═════ GIVEN DATA ═════
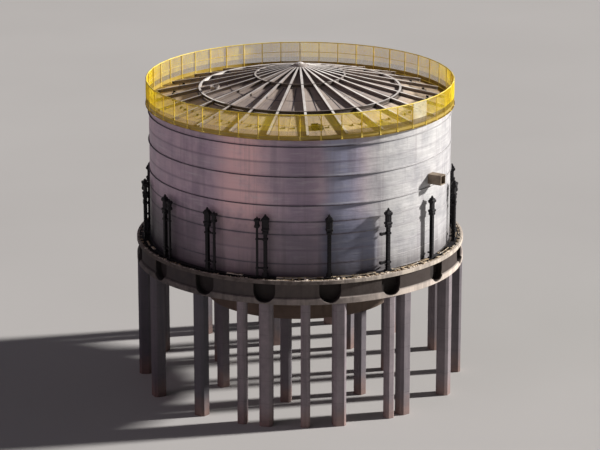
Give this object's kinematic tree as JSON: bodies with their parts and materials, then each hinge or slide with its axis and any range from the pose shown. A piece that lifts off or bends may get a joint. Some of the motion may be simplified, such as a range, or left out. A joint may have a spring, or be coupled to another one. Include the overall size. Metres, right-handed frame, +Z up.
{
  "type": "elevated cylindrical process tank",
  "caption": "Steel process tank with a conical roof, radial rafters and a guard rail, on a round concrete table on columns, with its lifting posts still in place.",
  "frame": {"origin": "on the ground, under the centre of the tank", "axes": "+Z up along the axis of the tank, -Y towards the side that faces the camera in the picture, +X to the right of that side"},
  "size_m": [17.04, 17.04, 16.843],
  "materials": {
    "concrete": "cast concrete, dusty, stained",
    "shell_steel": "bare plate, dusty, semi-matte",
    "roof_steel": "bare plate covered in pale reddish dust",
    "pale_paint": "pale primer, dusty",
    "rail_paint": "yellow, satin",
    "black_paint": "black, greasy"
  },
  "bodies": {
    "root": {"table_slab": "concrete", "inner_ring_beam": "concrete", "edge_ring_beam": "concrete", "outer_column_01": "concrete", "outer_column_02": "concrete", "outer_column_03": "concrete", "outer_column_04": "concrete", "outer_column_05": "concrete", "outer_column_06": "concrete", "outer_column_07": "concrete", "outer_column_08": "concrete", "outer_column_09": "concrete", "outer_column_10": "concrete", "outer_column_11": "concrete", "outer_column_12": "concrete", "outer_column_13": "concrete", "outer_column_14": "concrete", "inner_column_1": "concrete", "inner_column_2": "concrete", "inner_column_3": "concrete", "inner_column_4": "concrete", "inner_column_5": "concrete", "inner_column_6": "concrete", "inner_column_7": "concrete", "prop_1": "concrete", "prop_2": "concrete", "prop_3": "concrete", "tank_floor": "shell_steel", "tank_shell": "shell_steel", "top_curb": "rail_paint", "side_box": "pale_paint", "roof_plate": "roof_steel", "roof_frame": "pale_paint", "roof_cap": "pale_paint", "roof_hatch": "black_paint", "roof_collar": "pale_paint", "guard_rail_1": "rail_paint", "guard_rail_2": "rail_paint", "guard_rail_3": "rail_paint", "guard_rail_4": "rail_paint", "lifting_gear_1": "black_paint", "lifting_gear_2": "black_paint", "lifting_gear_3": "black_paint", "lifting_gear_4": "black_paint"}
  },
  "joints": []
}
═════
Print the whole listing exactly as it is.

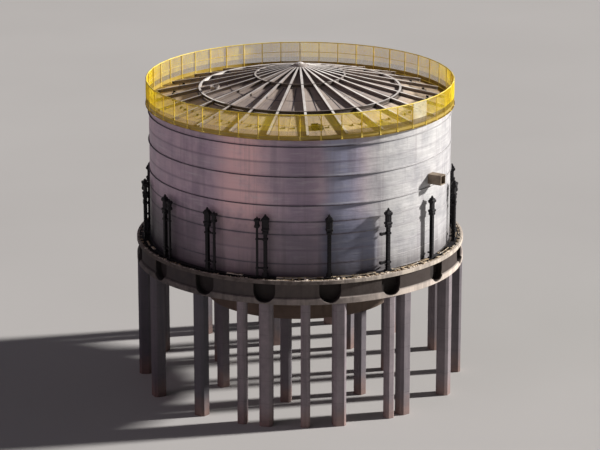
Give this object's kinematic tree as JSON: bodies with their parts and materials, then each hinge or slide with its axis and any range from the pose shown. A piece that lifts off or bends may get a joint. Some of the motion may be simplified, such as a range, or left out. A joint may have a spring, or be coupled to another one. Include the overall size. Metres, right-handed frame, +Z up.
{
  "type": "elevated cylindrical process tank",
  "caption": "Steel process tank with a conical roof, radial rafters and a guard rail, on a round concrete table on columns, with its lifting posts still in place.",
  "frame": {"origin": "on the ground, under the centre of the tank", "axes": "+Z up along the axis of the tank, -Y towards the side that faces the camera in the picture, +X to the right of that side"},
  "size_m": [17.04, 17.04, 16.843],
  "materials": {
    "concrete": "cast concrete, dusty, stained",
    "shell_steel": "bare plate, dusty, semi-matte",
    "roof_steel": "bare plate covered in pale reddish dust",
    "pale_paint": "pale primer, dusty",
    "rail_paint": "yellow, satin",
    "black_paint": "black, greasy"
  },
  "bodies": {
    "root": {"table_slab": "concrete", "inner_ring_beam": "concrete", "edge_ring_beam": "concrete", "outer_column_01": "concrete", "outer_column_02": "concrete", "outer_column_03": "concrete", "outer_column_04": "concrete", "outer_column_05": "concrete", "outer_column_06": "concrete", "outer_column_07": "concrete", "outer_column_08": "concrete", "outer_column_09": "concrete", "outer_column_10": "concrete", "outer_column_11": "concrete", "outer_column_12": "concrete", "outer_column_13": "concrete", "outer_column_14": "concrete", "inner_column_1": "concrete", "inner_column_2": "concrete", "inner_column_3": "concrete", "inner_column_4": "concrete", "inner_column_5": "concrete", "inner_column_6": "concrete", "inner_column_7": "concrete", "prop_1": "concrete", "prop_2": "concrete", "prop_3": "concrete", "tank_floor": "shell_steel", "tank_shell": "shell_steel", "top_curb": "rail_paint", "side_box": "pale_paint", "roof_plate": "roof_steel", "roof_frame": "pale_paint", "roof_cap": "pale_paint", "roof_hatch": "black_paint", "roof_collar": "pale_paint", "guard_rail_1": "rail_paint", "guard_rail_2": "rail_paint", "guard_rail_3": "rail_paint", "guard_rail_4": "rail_paint", "lifting_gear_1": "black_paint", "lifting_gear_2": "black_paint", "lifting_gear_3": "black_paint", "lifting_gear_4": "black_paint"}
  },
  "joints": []
}